In order for the fuel-air mixture to swirl sufficiently despite the short intake time, the combustion chambers, piston recesses, intake ducts and turbocharging of the new 2.0 TFSI are specially adapted to the new combustion method.
Under higher loads, the Audi valve lift system opens the intake valves later, resulting in a higher charge, which ensures good power and torque delivery. Injection pressure has been increased to 250 bar…
Driving the A4 2.0 TDI ultra (110 kW): the frugal and “clean” bestseller…
Finally, we went back to basics with the 150 HP version of the popular 2.0 TDI engine. This A4 sported the “normal” 6 speed transmission and the “classic” dashboard with the two large round instruments for revs and speed. Not that this “basic” Audi is a sluggard: it will still sprint from 0 to 100 in 8,9 seconds, and reach a top speed of 210 km/h.

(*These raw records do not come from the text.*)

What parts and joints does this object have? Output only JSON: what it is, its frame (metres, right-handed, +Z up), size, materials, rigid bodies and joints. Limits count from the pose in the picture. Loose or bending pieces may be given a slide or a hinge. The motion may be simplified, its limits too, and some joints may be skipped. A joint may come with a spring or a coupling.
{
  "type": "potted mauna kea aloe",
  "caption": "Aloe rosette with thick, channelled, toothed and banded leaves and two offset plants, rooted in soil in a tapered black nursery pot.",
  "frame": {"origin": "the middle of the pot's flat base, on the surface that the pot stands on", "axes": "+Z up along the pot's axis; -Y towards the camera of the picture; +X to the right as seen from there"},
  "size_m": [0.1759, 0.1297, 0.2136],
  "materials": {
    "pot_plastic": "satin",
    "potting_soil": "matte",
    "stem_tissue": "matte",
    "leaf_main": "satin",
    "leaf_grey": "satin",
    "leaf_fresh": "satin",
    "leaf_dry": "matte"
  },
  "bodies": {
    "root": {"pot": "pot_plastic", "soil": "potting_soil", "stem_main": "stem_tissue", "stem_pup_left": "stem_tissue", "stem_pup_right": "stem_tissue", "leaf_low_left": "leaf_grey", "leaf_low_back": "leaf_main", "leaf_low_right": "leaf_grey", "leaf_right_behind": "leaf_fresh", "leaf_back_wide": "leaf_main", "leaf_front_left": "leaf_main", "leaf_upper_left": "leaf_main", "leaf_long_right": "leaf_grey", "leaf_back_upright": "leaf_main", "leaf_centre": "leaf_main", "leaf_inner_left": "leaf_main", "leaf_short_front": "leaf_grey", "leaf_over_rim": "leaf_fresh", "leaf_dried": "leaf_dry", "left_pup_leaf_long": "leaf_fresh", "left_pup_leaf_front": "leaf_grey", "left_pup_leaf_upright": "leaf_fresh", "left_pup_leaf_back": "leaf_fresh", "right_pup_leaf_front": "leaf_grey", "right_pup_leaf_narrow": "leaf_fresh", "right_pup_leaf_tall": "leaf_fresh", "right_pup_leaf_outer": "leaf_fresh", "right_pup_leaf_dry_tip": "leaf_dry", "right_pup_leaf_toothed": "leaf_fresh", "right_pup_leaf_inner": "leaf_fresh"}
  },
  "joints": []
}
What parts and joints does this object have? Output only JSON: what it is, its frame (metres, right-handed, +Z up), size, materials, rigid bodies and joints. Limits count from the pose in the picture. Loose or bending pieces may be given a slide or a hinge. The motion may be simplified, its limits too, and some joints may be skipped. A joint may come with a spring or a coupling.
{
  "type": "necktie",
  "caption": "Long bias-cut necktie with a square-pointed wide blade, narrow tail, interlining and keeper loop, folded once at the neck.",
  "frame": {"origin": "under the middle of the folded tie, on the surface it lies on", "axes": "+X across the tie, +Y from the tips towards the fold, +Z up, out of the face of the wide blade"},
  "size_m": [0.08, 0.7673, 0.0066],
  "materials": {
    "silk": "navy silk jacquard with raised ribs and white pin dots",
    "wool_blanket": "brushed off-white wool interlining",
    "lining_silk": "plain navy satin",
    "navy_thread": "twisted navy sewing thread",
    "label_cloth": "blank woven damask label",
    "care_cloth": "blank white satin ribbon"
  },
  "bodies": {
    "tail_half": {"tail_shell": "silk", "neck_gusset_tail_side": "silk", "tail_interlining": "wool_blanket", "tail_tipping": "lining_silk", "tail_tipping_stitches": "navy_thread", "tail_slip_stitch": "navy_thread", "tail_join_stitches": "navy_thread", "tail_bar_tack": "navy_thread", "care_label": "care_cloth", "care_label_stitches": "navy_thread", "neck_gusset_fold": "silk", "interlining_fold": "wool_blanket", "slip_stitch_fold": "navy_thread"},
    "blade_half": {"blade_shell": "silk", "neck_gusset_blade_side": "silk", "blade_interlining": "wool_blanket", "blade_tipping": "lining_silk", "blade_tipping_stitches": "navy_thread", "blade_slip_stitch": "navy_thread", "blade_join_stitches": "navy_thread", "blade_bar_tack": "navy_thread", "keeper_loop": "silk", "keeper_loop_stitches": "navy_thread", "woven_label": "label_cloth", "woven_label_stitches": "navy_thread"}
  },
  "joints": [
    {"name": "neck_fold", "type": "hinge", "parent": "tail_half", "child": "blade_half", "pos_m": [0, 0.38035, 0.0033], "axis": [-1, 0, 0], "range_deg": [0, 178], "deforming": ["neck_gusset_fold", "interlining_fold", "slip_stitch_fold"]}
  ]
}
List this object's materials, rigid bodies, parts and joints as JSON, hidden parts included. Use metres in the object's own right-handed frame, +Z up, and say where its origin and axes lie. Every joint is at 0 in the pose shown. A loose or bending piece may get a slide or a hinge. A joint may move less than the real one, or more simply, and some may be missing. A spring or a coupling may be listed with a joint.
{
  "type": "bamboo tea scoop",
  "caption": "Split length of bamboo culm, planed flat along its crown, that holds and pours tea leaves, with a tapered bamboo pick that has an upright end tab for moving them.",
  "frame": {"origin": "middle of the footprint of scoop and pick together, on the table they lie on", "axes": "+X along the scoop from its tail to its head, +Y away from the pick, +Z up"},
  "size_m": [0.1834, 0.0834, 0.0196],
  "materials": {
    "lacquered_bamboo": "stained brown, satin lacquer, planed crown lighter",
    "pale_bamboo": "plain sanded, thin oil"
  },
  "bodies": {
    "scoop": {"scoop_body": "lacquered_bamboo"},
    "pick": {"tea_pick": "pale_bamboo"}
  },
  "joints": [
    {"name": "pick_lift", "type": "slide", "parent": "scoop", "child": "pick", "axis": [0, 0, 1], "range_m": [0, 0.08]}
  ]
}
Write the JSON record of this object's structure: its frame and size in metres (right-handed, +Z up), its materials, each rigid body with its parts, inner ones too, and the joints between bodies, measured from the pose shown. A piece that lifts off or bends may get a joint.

Of course, it is (very) frugal, with 3,7 litres on average in the combined mode, CO2 emissions being 95 g/km.
Driving dynamics and comfort are as described above, steering responsiveness also of very high order. A pleasant car to drive?
You bet. Its pulling power is also impressive: a torque of 320 Nm (236 lb-ft) is reached between 1,500 and 3,250 rpm. It is also breathing high tech: what to think of an engine features several sophisticated technical solutions – with separate cooling circuits, two balancing shafts in the crankcase, a cylinder-pressure sensor, substantially reduced inner friction and a common-rail fuel injection system with a maximum pressure of 2,000 bar.
Emissions stay this low thanks to high- and low-pressure exhaust-gas recirculation and multi-stage exhaust-gas after treatment including an SCR system (selective catalytic reduction).